Gloomier and Doomier
Whenever a county council member shows up to “report” to the city council, it is always gloom-and-doom time. Last Monday’s report from county council president Nancy Floreen was no exception. “Buckle your seat belts,” she warned in the dramatic tones of a rich aunt forestalling your handout request by telling you she’s so poor she has to lay off her maid.
The city councilors sat through it, making appropriate noises of concern. Then they brought up the issues they wanted her help on: the above-mentioned traffic plan, wanting input on changes at Montgomery College, and so forth.
The question Floreen had armed herself against – double taxation, of course – was only brought up obliquely. Dan Robinson wanted the financial statistics from municipalities in “the mix” of county budgetary figures. He suggested, as he often does, that a study should be made to see if it would be cheaper for taxpayers and more efficient for the county to turn more services over to cities. And, maybe this would be a good time to look into that, given the county budget shortfall.
Floreen said it was an interesting idea. indeed, the county needs to rethink how it does things (anything to keep Robinson from mentioning double taxation).
Walking the Walk
The city tried to take the politics out of sidewalks.
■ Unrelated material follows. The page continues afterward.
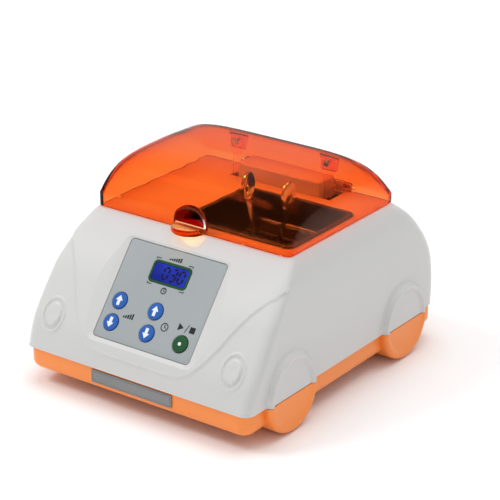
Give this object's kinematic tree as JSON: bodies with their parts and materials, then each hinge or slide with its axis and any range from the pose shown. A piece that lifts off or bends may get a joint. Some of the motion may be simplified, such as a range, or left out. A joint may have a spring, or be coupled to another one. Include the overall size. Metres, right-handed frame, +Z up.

Rather than have councilmembers lobby for sidewalk installation and maintenance projects in their own wards, they opted for an independent study to develop an objective ranking system and determine which sidewalk projects should be done first.
The study results came in, the staff submitted a resolution to the council to approve the ranking system and list of projects. . . and the councilmembers lobbied to add sidewalk installations and maintenance projects in their own wards.
The ranking system was not as objective as it could have been. It was funded by a grant from Safe Routes to School, so priority was placed was on pedestrian access to elementary and intermediate schools – but not the middle school or private nursery schools. This bothered Councilmember Terry Seamens sufficiently that he vowed to vote against it unless it is changed. He said he daily sees parents shepherding small children down the street to a nursery school in his neighborhood and he thought that stretch of sidewalk-less road should be given a higher priority.